After a disappointing performance last week, a Ponoka golfer is looking to put the past behind him.

When the CN Future Links Western Championship wrapped up last week, 17-year-old Austin Jacobson of the Ponoka Community Golf Club finished a disappointing 29th out of 75 hopefuls.

After an up and down first day, Jacobson was able to settle down for the rest of the tournament at Wolf Creek Golf Resort.

“I felt pretty decent the rest of the tournament, but it was the first day that I couldn’t come back from,” said Jacobson.

On day 1, Jacobson finished with an 81 on the par 71 course and finished day 2 with a 76, leaving him with a final score of 15 over 142.

“I have a membership (at Wolf Creek) and I know the course pretty well, but I just had an up and down day.”
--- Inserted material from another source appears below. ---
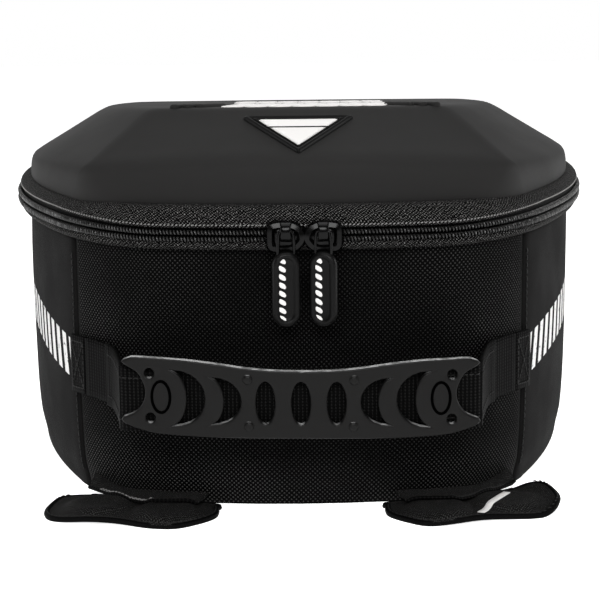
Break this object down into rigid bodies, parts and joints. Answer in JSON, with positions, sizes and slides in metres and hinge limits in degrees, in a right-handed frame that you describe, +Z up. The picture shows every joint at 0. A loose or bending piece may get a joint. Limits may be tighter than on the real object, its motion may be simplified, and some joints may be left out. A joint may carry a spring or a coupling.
{
  "type": "motorcycle tank bag",
  "caption": "Magnetic motorcycle tank bag: moulded lid on a zip, soft case with a rubber carry grip, and hinged magnet flaps that hold it to a steel tank.",
  "frame": {"origin": "on the ground under the middle of the bag", "axes": "+Z up, front with the zip sliders and the carry grip faces -Y, +X to the right as seen from the front"},
  "size_m": [0.294, 0.399, 0.1697],
  "materials": {
    "ballistic_nylon": "coarse dotted weave, matte",
    "side_cloth": "smooth coated cloth, satin",
    "foam_board": "plain foam",
    "lining": "plain lining cloth",
    "base_rubber": "fine anti-slip rubber",
    "band_weave": "coarse woven webbing, matte",
    "zip_tape": "fine woven tape",
    "zip_coil": "nylon coil, satin",
    "eva_shell": "moulded EVA, matte, fine grain",
    "badge_rubber": "moulded rubber, satin",
    "badge_face": "matte print",
    "print_white": "matte print",
    "slider_metal": "black enamel, glossy",
    "pull_rubber": "moulded rubber, satin",
    "grip_rubber": "moulded rubber, satin",
    "webbing": "woven webbing, matte",
    "flap_cloth": "coated cloth, matte",
    "magnet": "nickel plated"
  },
  "bodies": {
    "case": {"front_panel": "ballistic_nylon", "side_panel_left": "side_cloth", "side_panel_right": "side_cloth", "rear_panel": "ballistic_nylon", "wall_stiffener": "foam_board", "body_liner": "lining", "floor_board": "foam_board", "base_pad": "base_rubber", "lower_trim": "band_weave", "lower_coil": "zip_coil", "lower_tape": "zip_tape", "lower_hinge_leaf": "band_weave", "handle_patch_left": "webbing", "handle_patch_right": "webbing"},
    "lid": {"lid_shell": "eva_shell", "lid_liner": "lining", "upper_trim": "band_weave", "upper_coil": "zip_coil", "upper_tape": "zip_tape", "upper_hinge_leaf": "band_weave", "badge_frame": "badge_rubber", "badge_plate": "badge_face", "print_panel": "print_white"},
    "handle": {"handle_webbing": "webbing", "handle_grip": "grip_rubber"},
    "slider_left": {"slider_left": "slider_metal"},
    "pull_left": {"pull_link_left": "slider_metal", "pull_left": "pull_rubber"},
    "slider_right": {"slider_right": "slider_metal"},
    "pull_right": {"pull_link_right": "slider_metal", "pull_right": "pull_rubber"},
    "flap_front_left": {"flap_cover_front_left": "flap_cloth", "flap_base_front_left": "flap_cloth", "magnet_front_left_a": "magnet", "magnet_front_left_b": "magnet"},
    "flap_front_right": {"flap_cover_front_right": "flap_cloth", "flap_base_front_right": "flap_cloth", "magnet_front_right_a": "magnet", "magnet_front_right_b": "magnet"},
    "flap_rear_right": {"flap_cover_rear_right": "flap_cloth", "flap_base_rear_right": "flap_cloth", "magnet_rear_right_a": "magnet", "magnet_rear_right_b": "magnet"},
    "flap_rear_left": {"flap_cover_rear_left": "flap_cloth", "flap_base_rear_left": "flap_cloth", "magnet_rear_left_a": "magnet", "magnet_rear_left_b": "magnet"}
  },
  "joints": [
    {"name": "lid_hinge", "type": "hinge", "parent": "case", "child": "lid", "pos_m": [0, 0.17506, 0.1221], "axis": [-1, 0, 0], "range_deg": [0, 105]},
    {"name": "slide_left", "type": "hinge", "parent": "case", "child": "slider_left", "pos_m": [0, 0.14494, 0.1221], "axis": [0, 0, -1], "range_deg": [0, 9]},
    {"name": "pull_swing_left", "type": "hinge", "parent": "slider_left", "child": "pull_left", "pos_m": [-0.00566, -0.17951, 0.1211], "axis": [-0.9998, 0.0174, 0], "range_deg": [0, 150]},
    {"name": "slide_right", "type": "hinge", "parent": "case", "child": "slider_right", "pos_m": [0, 0.14494, 0.1221], "axis": [0, 0, 1], "range_deg": [0, 8.5]},
    {"name": "pull_swing_right", "type": "hinge", "parent": "slider_right", "child": "pull_right", "pos_m": [0.00991, -0.1794, 0.1211], "axis": [-0.9995, -0.0305, 0], "range_deg": [0, 150]},
    {"name": "handle_hinge", "type": "hinge", "parent": "case", "child": "handle", "pos_m": [0, -0.14654, 0.0585], "axis": [-1, 0, 0], "range_deg": [0, 22], "deforming": ["handle_webbing"]},
    {"name": "flap_front_left_hinge", "type": "hinge", "parent": "case", "child": "flap_front_left", "pos_m": [-0.06552, -0.15774, 0.0006], "axis": [-0.9537, 0.3007, 0], "range_deg": [-60, 35]},
    {"name": "flap_front_right_hinge", "type": "hinge", "parent": "case", "child": "flap_front_right", "pos_m": [0.06552, -0.15774, 0.0006], "axis": [-0.9537, -0.3007, 0], "range_deg": [-60, 35]},
    {"name": "flap_rear_right_hinge", "type": "hinge", "parent": "case", "child": "flap_rear_right", "pos_m": [0.09511, 0.15357, 0.0006], "axis": [0.9537, -0.3007, 0], "range_deg": [-60, 35]},
    {"name": "flap_rear_left_hinge", "type": "hinge", "parent": "case", "child": "flap_rear_left", "pos_m": [-0.09511, 0.15357, 0.0006], "axis": [0.9537, 0.3007, 0], "range_deg": [-60, 35]}
  ]
}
The tournament, which ran from July 11 to 14, was a soggy one. After heavy rain forced the cancellation of the practice round on the first day of the tournament, it all went downhill from there for the golfers.

“The rain made it tough for sure,” said Jacobson. “The ball didn’t roll or bounce or anything so it was a pretty difficult tournament.”

Jacobson’s focus on golf has shifted slightly over the past few years, as he enters Grade 12 at Ponoka Composite High School.

“Right now, I’m trying my best to get a scholarship for school,” said Jacobson. “If I can get that then I will be pretty much set.”

Jacobson says that although he does take tournament golfing seriously, he always enjoys it.

“I’ve been golfing since I was about seven or eight years old with my family,” said Jacobson. “It’s something I really enjoy — I try not to put too much pressure on myself.”

Right now, Jacobson is looking forward to a few junior tournaments to help him recover from the mediocre performance last week.

“Every time you enter a new tournament, you always have to start with a blank slate,” said Jacobson. “You can’t let that stuff stay in your mind.”